I retain memories of Chatham and feel a kind of bliss, which is weird because my childhood was anything but blissful. My Dad's drinking slowly and inexorably escalated until he became a staggering, booming tyrant. My older sister refused to believe any of my stories. He was a fine upstanding man, a wonderful father. But she hadn't been around him for ten years. She had gone to Europe, as far away as she could get, the other side of the world, even speaking another language that none of us knew. He sent her money. Briefly she acknowledged his alcoholism in a letter, and once told me she found him "oppressive", but she took it all back when I told her I had been sexually abused. The wagons went in a circle, and like all oppressive patriarchs, he was once again crowned with many crowns.
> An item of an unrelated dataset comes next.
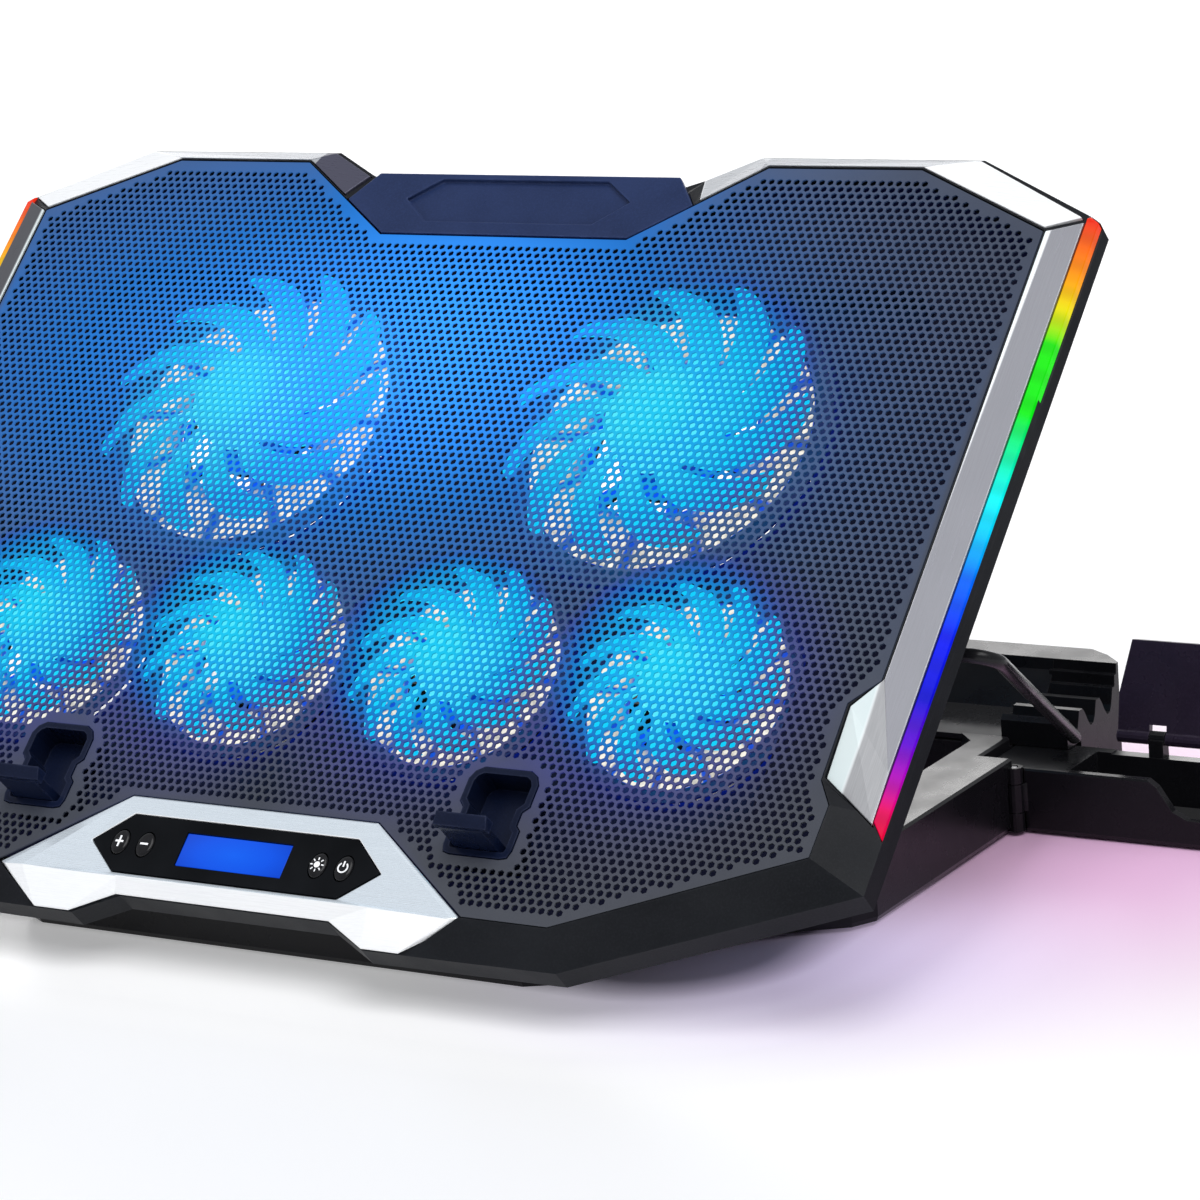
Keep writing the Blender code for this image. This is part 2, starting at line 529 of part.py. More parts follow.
for side, word in ((1, "right"), (-1, "left")):
    cutter("side_foot_bed_" + word, box(*sorted((side * 145.6, side * 158.4)), 94.6, 155.4, 0, 2.2), base)
    make("side_foot_" + word, *prism(rounded(side * 152.0, 125.0, 12, 60, 3.0), 0.0, 1.9), RUBBER)

# the rear bar is lower, and the rack's front edge rests on it
cutter("rear_bar_step", box(-170, 170, 187.2, 215.0, 21.7, 40), base)

# the two outer ears of the phone arm's hinge stand at the rail's rear corner
px, py = ARM_PIN
cutter("ear_low", join(cylinder(px, py, 2.7, BASE_BOTTOM, 7.6, 16)), base, "UNION")
cutter("ear_high", join(cylinder(px, py, 2.7, 17.4, 22.6, 16)), base, "UNION")
cutter("ear_space", cylinder(px, py, 3.1, 7.6, 17.4, 16), base)
cutter("ear_bore", cylinder(px, py, 1.35, -1, 40, 12), base)
make("arm_pin", *cylinder(px, py, 1.05, 1.8, 22.4, 12), STEEL)

# ---- base: strut rack ---------------------------------------------------------------------------
rack_low = make("strut_rack", *loft([[(-171.5 + 4, 199.0, 1.5), (171.5 - 4, 199.0, 1.5), (171.5 - 4, 244, 1.5), (-171.5 + 4, 244, 1.5)],
                                     [(-171.5, 199.0, 4.5), (171.5, 199.0, 4.5), (171.5, 248, 4.5), (-171.5, 248, 4.5)],
                                     [(-171.5, 199.0, 22.4), (171.5, 199.0, 22.4), (171.5, 248, 22.4), (-171.5, 248, 22.4)]]), DARK)
NOTCHES = (194.6, 207.4, 220.2)


def tooth_profile():
    """Side view of a toothed cheek: three notches, then the back wall with its two ledges."""
    pts = [(189.0, 22.0), (189.0, 30.0), (190.6, 31.6)]
    for y in NOTCHES:
        pts += [(y - 2.2, 26.6), (y - 0.6, 25.0), (y + 1.4, 25.4), (y + 2.6, 27.4), (y + 4.0, 32.2), (y + 6.6, 32.2), (y + 8.0, 30.6)]
    pts = pts[:-2]
    pts[-1] = (NOTCHES[-1] + 4.0, 32.6)
    pts += [(226.0, 32.8), (226.3, 36.4), (227.7, 36.6), (228.0, 40.0), (240.0, 40.6), (246.0, 38.6), (248.0, 32.0), (248.0, 22.0)]
    return pts


for side, word in ((1, "right"), (-1, "left")):
    x0, x1 = side * 148.0, side * 171.5
    loop = tooth_profile()
    cutter("cheek_" + word, loft([[(x0, y, z) for y, z in loop], [(x1, y, z) for y, z in loop]]), rack_low, "UNION")
bridge = [(189.0, 22.2), (189.0, 24.0), (202.0, 25.0), (218.0, 25.0), (227.2, 36.2), (228.0, 40.0), (240.0, 40.6), (246.0, 38.6),
          (248.0, 32.0), (248.0, 22.2)]
cutter("rack_bridge", loft([[(-149.0, y, z) for y, z in bridge], [(149.0, y, z) for y, z in bridge]]), rack_low, "UNION")
# hollow underneath, so it is a moulded cover and not a block
cutter("rack_hollow", loft([[(-143, 206, -2), (143, 206, -2), (143, 241, -2), (-143, 241, -2)],
                            [(-143, 206, 19.5), (143, 206, 19.5), (143, 241, 19.5), (-143, 241, 19.5)]]), rack_low)
for side, word in ((1, "right"), (-1, "left")):
    corner = [(173.5, 227.6), (186.0, 250.0), (146.0, 250.0), (147.6, 247.0), (157.5, 240.0), (165.0, 235.6)]
    corner = corner if side > 0 else [(-x, y) for x, y in reversed(corner)]
    cutter("rack_corner_" + word, prism(corner, -5.0, 60.0), rack_low)
    cutter("rear_foot_bed_" + word, box(*sorted((side * 146.6, side * 162.4)), 210.6, 230.4, 0, 2.2), rack_low)
    make("rear_foot_" + word, *prism(rounded(side * 154.5, 220.5, 15, 19, 3.0), 0.0, 1.9), RUBBER)

# ---- phone arm ------------------------------------------------------------------------------------
arm_axis = empty("arm_axis", Matrix.Translation((px * MM, py * MM, 0)))
AX0 = 152.4
arm_outline = [(AX0, ARM_Y0), (ARM_X1 - 3, ARM_Y0), (ARM_X1, ARM_Y0 + 3), (ARM_X1, ARM_Y1 - 3), (ARM_X1 - 3, ARM_Y1), (AX0, ARM_Y1)]


def local(shape, ax, ay, az=0.0):
    return shift(shape, -ax, -ay, -az)


arm = make("phone_arm", *local(loft([[(x, y, 0.9) for x, y in offset(arm_outline, 0.6)], [(x, y, 2.2) for x, y in arm_outline],
                                     [(x, y, ARM_TOP - 0.6) for x, y in arm_outline],
                                     [(x, y, ARM_TOP) for x, y in offset(arm_outline, 0.6)]]), px, py), BLACK, arm_axis)
cutter("arm_barrel", local(cylinder(px, py, 2.7, 7.9, 17.1, 16), px, py), arm, "UNION")
cutter("arm_barrel_web", local(prism([(px - 1.5, py + 0.5), (px + 2.6, py), (px + 4.5, py + 3.0), (px - 1.5, py + 3.0)], 7.9, 17.1), px, py), arm, "UNION")
cutter("arm_ear_space", local(join(cylinder(px, py, 3.05, -2, 7.9, 16), cylinder(px, py, 3.05, 17.1, 40, 16)), px, py), arm)
cutter("arm_bore", local(cylinder(px, py, 1.35, -2, 40, 12), px, py), arm)
# tray for the phone's edge, and the front wall that dips where the phone's screen shows
cutter("arm_tray", local(box(181.0, ARM_X1 - 3.0, ARM_Y0 + 3.0, ARM_Y1 - 4.6, 5.0, 40), px, py), arm)
dip = [(209.0, 40), (209.0, 21.7), (212.0, 19.5), (217.0, 12.0), (222.0, 9.6), (262.0, 9.6), (267.0, 12.0), (272.0, 19.5), (275.0, 21.7), (275.0, 40)]
cutter("arm_dip", local(loft([[(x, ARM_Y0 - 3, z) for x, z in dip], [(x, ARM_Y1 - 6.0, z) for x, z in dip]]), px, py), arm)
cutter("backrest_seat", local(box(186.0, 249.0, ARM_Y1 - 6.6, ARM_Y1 + 2, 21.2, 40), px, py), arm)
for i, (x0, x1) in enumerate(((199.0, 204.0), (231.0, 236.0))):
    cutter(f"backrest_ear_{i}", local(box(x0, x1, BACK_Y - 2.9, ARM_Y1 - 0.1, 16.0, BACK_Z), px, py), arm, "UNION")
    cutter(f"backrest_ear_round_{i}", local(cylinder_x(x0, x1, BACK_Y, BACK_Z, 2.3, 14), px, py), arm, "UNION")
    cutter(f"backrest_ear_bore_{i}", local(cylinder_x(x0 - 1, x1 + 1, BACK_Y, BACK_Z, 1.2, 10), px, py), arm)
make("tray_pad", *local(box(184.0, 276.0, ARM_Y0 + 4.0, ARM_Y1 - 7.6, 5.3, 7.0), px, py), RUBBER, arm_axis)
make("arm_foot", *local(prism(rounded(268.0, (ARM_Y0 + ARM_Y1) / 2, 18, 14, 3), 0.0, 0.7), px, py), RUBBER, arm_axis)
make("backrest_pin", *local(cylinder_x(189.4, 245.6, BACK_Y, BACK_Z, 0.9, 10), px, py), STEEL, arm_axis)

# ---- phone backrest, leaning back about its pin -------------------------------------------------------
back_axis = empty("backrest_axis", Matrix.Translation((0, BACK_Y * MM, BACK_Z * MM)) @ Matrix.Rotation(math.radians(-BACK_LEAN), 4, "X"))
back_axis.parent = arm_axis
back_axis.matrix_parent_inverse = arm_axis.matrix_world.inverted()
back_axis.matrix_parent_inverse = Matrix.Translation((-px * MM, -py * MM, 0))
plate = [(187.7, -1.6), (247.3, -1.6), (247.3, 13.7), (243.4, 31.0), (191.6, 31.0), (187.7, 13.7)]
back = make("phone_backrest", *loft([[(x, -1.2, z) for x, z in plate], [(x, 1.2, z) for x, z in plate]]), DARK, back_axis)
cutter("backrest_barrel", cylinder_x(187.7, 247.3, 0, 0, 2.3, 14), back, "UNION")
for i, (x0, x1) in enumerate(((199.0, 204.0), (231.0, 236.0))):
    cutter(f"backrest_notch_{i}", box(x0 - 0.4, x1 + 0.4, -4, 4, -4, 4.2), back)
cutter("backrest_bore", cylinder_x(180, 256, 0, 0, 1.2, 10), back)
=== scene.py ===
import math

import bmesh
import bpy
import numpy as np
from mathutils import Matrix, Vector
from mathutils.geometry import delaunay_2d_cdt


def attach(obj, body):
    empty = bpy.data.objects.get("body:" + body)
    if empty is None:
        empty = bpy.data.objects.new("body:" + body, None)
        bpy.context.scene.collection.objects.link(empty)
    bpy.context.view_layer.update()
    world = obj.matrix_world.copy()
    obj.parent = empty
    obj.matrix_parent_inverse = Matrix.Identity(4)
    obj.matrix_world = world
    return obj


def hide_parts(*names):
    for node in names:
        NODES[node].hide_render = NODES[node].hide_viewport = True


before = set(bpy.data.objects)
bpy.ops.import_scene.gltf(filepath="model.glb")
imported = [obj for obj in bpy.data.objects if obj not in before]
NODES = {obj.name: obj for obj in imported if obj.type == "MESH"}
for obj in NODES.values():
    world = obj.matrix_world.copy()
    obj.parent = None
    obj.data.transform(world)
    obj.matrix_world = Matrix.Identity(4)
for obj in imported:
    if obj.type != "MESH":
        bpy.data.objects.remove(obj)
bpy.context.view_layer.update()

for leftover in ("Cube", "Light", "Camera"):
    if leftover in bpy.data.objects:
        bpy.data.objects.remove(bpy.data.objects[leftover], do_unlink=True)

MM = 0.001
TILT = math.radians(42.07)
# deck coordinates (u across, v up the slope, w out of the deck, mm) to the world, in metres
DECK = (Matrix.Translation((0, -2.3 * MM, 20 * MM)) @ Matrix.Rotation(TILT, 4, "X")
        @ Matrix.Translation((0, -18.3 * MM, 30 * MM)))
DECK_INV = DECK.inverted()
FANS = {
    "fan_rear_left": (-79.0, 180.5, 52.0), "fan_rear_right": (79.0, 180.5, 52.0),
    "fan_front_far_left": (-119.0, 90.2, 35.0), "fan_front_left": (-39.7, 90.2, 35.0),
    "fan_front_right": (39.7, 90.2, 35.0), "fan_front_far_right": (119.0, 90.2, 35.0),
}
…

Dylan Thomas, you were wrong, this stuff is all shit, and jumbled as hell. I don't want to make story today. This is my life. I somehow came out of all this jumble. Branch led to branch. It's amazing I am still connected to one friend from those days, a little surreal. All this came from the rather ghastly sight of McKeough School, which I never really looked at because I was too busy marching in to military music.
Post-blog observings: I just realized, as I dug out a previous post about my old church being haunted by the notorious Russell Horsburgh, that all of Chatham-Kent and its surrounding communities is thick with apparitions. No kidding, there are ghost tours you can go on. When my friends and I walked by those old Gothic-looking brick buildings on Victoria Avenue, it would not have been much of a stretch to imagine they were haunted. But I never heard of any ghost tours. My own flirtings with the paranormal have never lead me anywhere significant - nothing has really happened, as far as I am concerned, to convince me that it's anything more than wishful thinking and/or my imagination. We all long to know what is on the "other side", and I suppose being a ghost is better than being nothing at all. Though I can see them wafting in and out of the windows of McKeough School (above), which is supposedly being renovated and used as a heritage site, I kind of hope they stay out of my house. Go back to Chatham where you belong!